Two of the basic properties of the brush tool are its size and shape. If you're an artist trying to simulate the effects of traditional media and tools, the brush panel and the new mixer brush introduced in Photoshop CS5 are likely already your best friends. As a photographer though the Brush Panel contains way more than you actually need. Bristle tips and natural textures don't have much of a place for touching up dust spots or dodging and burning.
But the brush size is still quite relevant. Thankfully, brush size can easily be controlled with your keyboard. To increase the brush size, use the right-square-bracket key ( ] ). To decrease the size, use the left-square-bracket key ( [ ). Some keyboard shortcuts are difficult to remember but these shouldn't be since the shape of each keystroke resembles an arrow pointing left for decrease or right for increase. With a bit of practice you can easily adjust your brush size while you paint — one hand on your keyboard and the other on your mouse.
You can do the same thing with the hardness of the brush edge too. Rather than stopping to click on the control in the option bar and adjusting the slider for hardness, you can use the equivalent keyboard shortcuts. Simply hold down the Shift key and use the same left or right-square-bracket keys as above to decrease or increase brush hardness. Without the Shift key depressed, these keys change brush size. With it held down, they control hardness. Most photographic paintbrush actions are best done with a modestly soft edged brush to ensure they blend well with the surroundings.
Opacity and Flow can be confusing topics. If you keep the mouse clicked, the maximum density that will result no matter how you paint is controlled by the Opacity setting. A high opacity covers well. A low opacity is relatively transparent so that what is underneath shows. Flow determines how quickly you reach that opacity. If you hold the brush over a given point, it will take longer for the maximum opacity to be reached if the flow is set low, and vice versa.
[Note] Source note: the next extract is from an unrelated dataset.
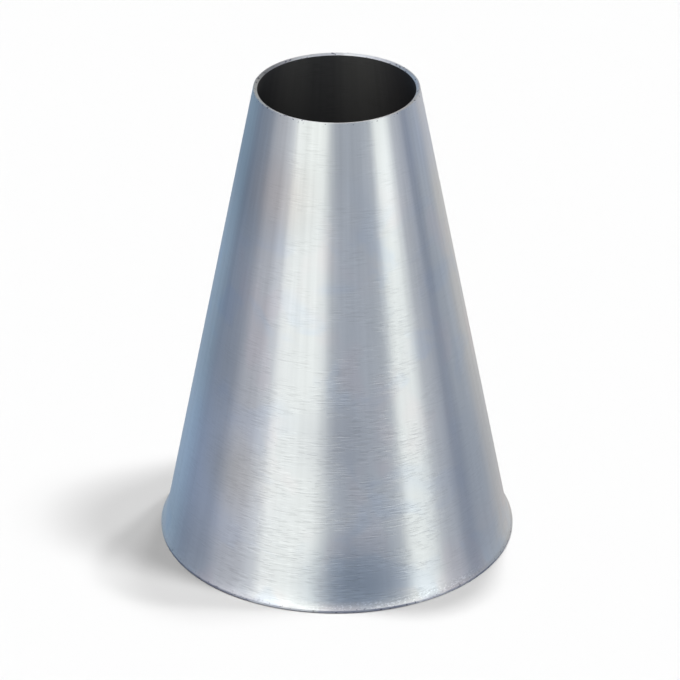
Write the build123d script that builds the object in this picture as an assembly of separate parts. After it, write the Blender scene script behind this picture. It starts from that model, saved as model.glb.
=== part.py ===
from build123d import *
import os
from math import acos, atan2, cos, degrees, hypot, radians, sin

# A plain round piping tip: one seamless cone of thin stainless sheet, open at both ends.
# It stands on its wide end. Z is the cone's axis, and z = 0 is the ground face under the lip.
# The sheet has one thickness all the way. Going down, it runs straight from the mouth,
# eases outwards in a gentle flare, and turns sharply into a short lip at the base.

# Driving dimensions, in millimetres and degrees
tip_height = 47.5
mouth_opening = 15.0  # the narrowest inside diameter, at the foot of the mouth's bevel
base_diameter = 35.0  # outside, across the trimmed edge of the lip
sheet_thickness = 0.4
bevel_depth = 0.13  # the mouth's inner edge is broken by a shallow bevel
bevel_width = 0.25
flare_radius = 12.0  # of the outer face, where the cone eases outwards
flare_turn = 9.0  # how far the flare turns away from the cone's slope
lip_radius = 0.75  # of the outer face, in the sharp turn of the lip
lip_slope = 58.0  # of the lip at its trimmed edge, measured from upright
lip_edge_height = 0.3  # the upright edge that trimming leaves round the lip

mouth_radius = mouth_opening / 2
base_radius = base_diameter / 2
bevel_foot = tip_height - bevel_depth


def up_the_sheet(slope):
    """Direction along a face that leans in by this slope from upright, towards the mouth."""
    return Vector(-sin(radians(slope)), cos(radians(slope)))


def find_cone_slope(lip_corner):
    """Slope that takes the inner face from the flare to the foot of the mouth's bevel.

    However the cone leans, its inner face passes at one distance inside the centre of
    the lip's bend, because the flare between them has a fixed radius and a fixed turn.
    """
    away_from_sheet = Vector(cos(radians(lip_slope)), sin(radians(lip_slope)))
    bend_centre = lip_corner + away_from_sheet * lip_radius
    drop = (flare_radius - lip_radius) * cos(radians(flare_turn))
    inset = flare_radius + sheet_thickness - drop
    run = mouth_radius - bend_centre.X
    rise = bevel_foot - bend_centre.Y
    return degrees(atan2(rise, run) - acos(-inset / hypot(run, rise)))


def sheet_strip():
    """The drawn sheet in section, before its two ends are trimmed."""
    lip_corner = Vector(base_radius, lip_edge_height)
    lip_direction = up_the_sheet(lip_slope)
    cone_slope = find_cone_slope(lip_corner)
    lip_turn = lip_slope - flare_turn - cone_slope

    lip_end = Line(lip_corner - lip_direction * lip_edge_height, lip_corner)
    lip_bend = JernArc(lip_corner, lip_direction, lip_radius, -lip_turn)
    flare = JernArc(lip_bend @ 1, lip_bend % 1, flare_radius, -flare_turn)
    cone_rise = tip_height + sheet_thickness - (flare @ 1).Y
    cone_length = cone_rise / cos(radians(cone_slope))
    cone = Line(flare @ 1, flare @ 1 + up_the_sheet(cone_slope) * cone_length)
    outer_face = Wire([lip_end, lip_bend, flare, cone])
    return make_face(outer_face.offset_2d(sheet_thickness, side=Side.LEFT))


def trim_outline():
    """What the lathe leaves: ground foot, trimmed lip, faced mouth and its inner bevel."""
    outline = Polyline(
        (0, 0),
        (base_radius, 0),
        (base_radius, tip_height),
        (mouth_radius + bevel_width, tip_height),
        (mouth_radius, bevel_foot),
        (0, bevel_foot),
        close=True,
    )
    return make_face(outline)


section = sheet_strip() & trim_outline()
piping_tip = revolve(Plane.XZ * section, Axis.Z)

os.makedirs("parts", exist_ok=True)
export_step(piping_tip, "parts/piping_tip.step")
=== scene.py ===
from math import cos, hypot, pi, radians, sin

import bmesh
import bpy
from bpy.props import FloatProperty, FloatVectorProperty, IntProperty, PointerProperty
from mathutils import Euler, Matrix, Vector


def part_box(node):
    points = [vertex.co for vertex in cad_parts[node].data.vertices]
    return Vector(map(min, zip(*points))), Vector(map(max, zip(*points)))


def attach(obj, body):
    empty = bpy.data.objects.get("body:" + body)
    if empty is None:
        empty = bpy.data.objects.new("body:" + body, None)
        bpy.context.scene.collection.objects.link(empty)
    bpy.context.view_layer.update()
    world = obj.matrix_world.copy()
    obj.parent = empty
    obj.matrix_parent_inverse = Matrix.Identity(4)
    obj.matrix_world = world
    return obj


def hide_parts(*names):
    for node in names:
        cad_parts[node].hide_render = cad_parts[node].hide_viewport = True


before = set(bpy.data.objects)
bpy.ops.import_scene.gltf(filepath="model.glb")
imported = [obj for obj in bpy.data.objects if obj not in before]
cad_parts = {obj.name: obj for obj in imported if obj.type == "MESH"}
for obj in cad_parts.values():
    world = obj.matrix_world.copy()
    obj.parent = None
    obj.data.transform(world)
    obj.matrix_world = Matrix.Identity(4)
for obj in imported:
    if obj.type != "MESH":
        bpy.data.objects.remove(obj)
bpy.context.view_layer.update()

# A plain round piping tip of thin brushed stainless sheet, on a white studio floor.
# Lengths are in metres and angles in radians. Z is the tip's axis, and z = 0 is the floor.

bl_info = {
    "name": "Piping tip",
    "version": (1, 0, 0),
    "blender": (4, 5, 0),
    "location": "3D View > Sidebar > Piping tip",
    "description": "A round piping tip of brushed stainless sheet, and a white studio round it",
    "category": "Add Mesh",
}

MM = 0.001
NODE = "piping_tip"
BODY = "root"
BAKE_MAP = "OFBake"  # the UV map that the finish can be baked to
INSIDE = "inside"  # 1 on each face that looks towards the axis, and 0 on the rest
FACING_INWARDS = -0.7  # how far outwards an inner face looks, at the most
SHARP_ARC_POINTS = 3  # on the rounding of a trimmed edge
WIDE_ARC_POINTS = 10  # on the lip's bend and on the flare


def measure_cad():
    """Height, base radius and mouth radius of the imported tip."""
    lowest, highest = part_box(NODE)
    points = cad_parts[NODE].data.vertices
    mouth = min(hypot(point.co.x, point.co.y) for point in points)
    return highest.z - lowest.z, highest.x, mouth


cad_height, cad_base_radius, cad_mouth_radius = measure_cad()


# Sizes and colours that a user would change

def length(name, description, default):
    return FloatProperty(
        name=name, description=description, default=default, min=0.0, precision=5,
        subtype="DISTANCE", unit="LENGTH",
    )


def turn(name, description, degrees):
    return FloatProperty(name=name, description=description, default=radians(degrees), subtype="ANGLE")


def share(name, description, default):
    return FloatProperty(
        name=name, description=description, default=default, min=0.0, max=1.0, subtype="FACTOR",
    )


def colour(name, description, default):
    return FloatVectorProperty(
        name=name, description=description, default=default, size=3, min=0.0, max=1.0, subtype="COLOR",
    )


class TipSizes(bpy.types.PropertyGroup):
    height: length("Height", "From the floor to the mouth", cad_height)
    base_radius: length("Base radius", "Outside, at the trimmed edge of the lip", cad_base_radius)
    mouth_radius: length("Mouth radius", "Inside, at the narrowest place", cad_mouth_radius)
    sheet: length("Sheet", "Thickness of the sheet", 0.4 * MM)
    bevel_depth: length("Bevel depth", "Of the bevel on the mouth's inner edge", 0.13 * MM)
    bevel_width: length("Bevel width", "Of the bevel on the mouth's inner edge", 0.25 * MM)
    flare_radius: length("Flare radius", "Of the outer face, where the cone eases outwards", 12 * MM)
    flare_turn: turn("Flare turn", "How far the flare turns away from the cone", 9)
    lip_radius: length("Lip radius", "Of the outer face, in the sharp turn of the lip", 0.75 * MM)
    lip_slope: turn("Lip slope", "Of the lip at its trimmed edge, from upright", 58)
    lip_edge: length("Lip edge", "Height of the trimmed edge round the lip", 0.3 * MM)
    rounding: length("Rounding", "Radius of the trimmed edges", 0.03 * MM)
    foot_rounding: length("Foot rounding", "Radius of the lip's lowest edge", 0.09 * MM)
    row: length("Row", "Height of a row of faces on the cone", 1.5 * MM)
    rounds: IntProperty(name="Rounds", description="Faces round the tip", default=720, min=24)
    nick_depth: length("Nick depth", "Of the deepest nick in the mouth's rim", 0.1 * MM)
    nick_length: length("Nick length", "Along the rim", 0.5 * MM)
    nick_seed: IntProperty(name="Nick seed", description="Which nicks the rim has", default=4)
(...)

All bets are off though if you release the mouse button and paint over that spot with a new stroke. Each time you do so, the limits are reset. Set the Opacity to 33 percent and paint once and you won't be able to get more than 33 percent no matter the Flow setting. Release the mouse, click and paint again on that spot though and you can now get as high as 66 percent. Do it a third time and 100 percent (or actually 99 percent) is attainable.
As with other brush characteristics, opacity can be controlled in multiple ways. One the one hand you can use your mouse to adjust it from the brush options bar, but if you up for being ambidextrous you can use both hands, one on your mouse as you paint away, and the other on your keyboard. Yes, there are keyboard shortcuts for opacity. Simply press the digit keys 1 through 9 for brush opacity ranging from ten percent to ninety percent in ten percent increments. Since there is no "10" key on a keyboard, the zero key fills in for one hundred percent opacity. Hold down the Shift key as you press the same digit keys and you will adjust the Flow to these same percentages.
To make sure your edits are appropriately subtle, I'd suggest using a low Opacity setting as well as a modest Flow value. The precise settings will vary based on the exact edit you are performing. Keep in mind though that you can always paint more with a lower opacity while undoing changes made with a setting that is too high is much more difficult. If you are painting anything you might later want to undo its best to create a new layer and paint on it to avoid modifying actual image pixels. I'm a big fan of nondestructive editing.
You can also control the blending mode for your brush strokes directly from the brush options bar dropdown box. While this may seem convenient, I usually prefer painting on a layer and adjuting the layer blending mode. There are exceptions for simple edits of course, but most operations that involve blending mode can also benefit from being done nondestructively.
If you own a Wacom or similar tablet, using it to control key brush parameters can make editing particularly easy. Wacom lets you control either opacity or brush size by means of the tablet stylus pressure. Press harder and you increase the selected value. Press more lightly and you decrease it. Painting this way becomes quite intuitive. I've owned a couple of Wacom tablets over the years and love using one. Definitely recommended if you're serious about your Photoshop paintbrush edits.
The paintbrush tool is extraordinarily useful for even modest photo optimization. As a photographer, I'm not much interested in simulating traditional painting techniques, but knowing how to effectively use the basic brush tool should be an essential skill of every Photoshop user, including us photographers.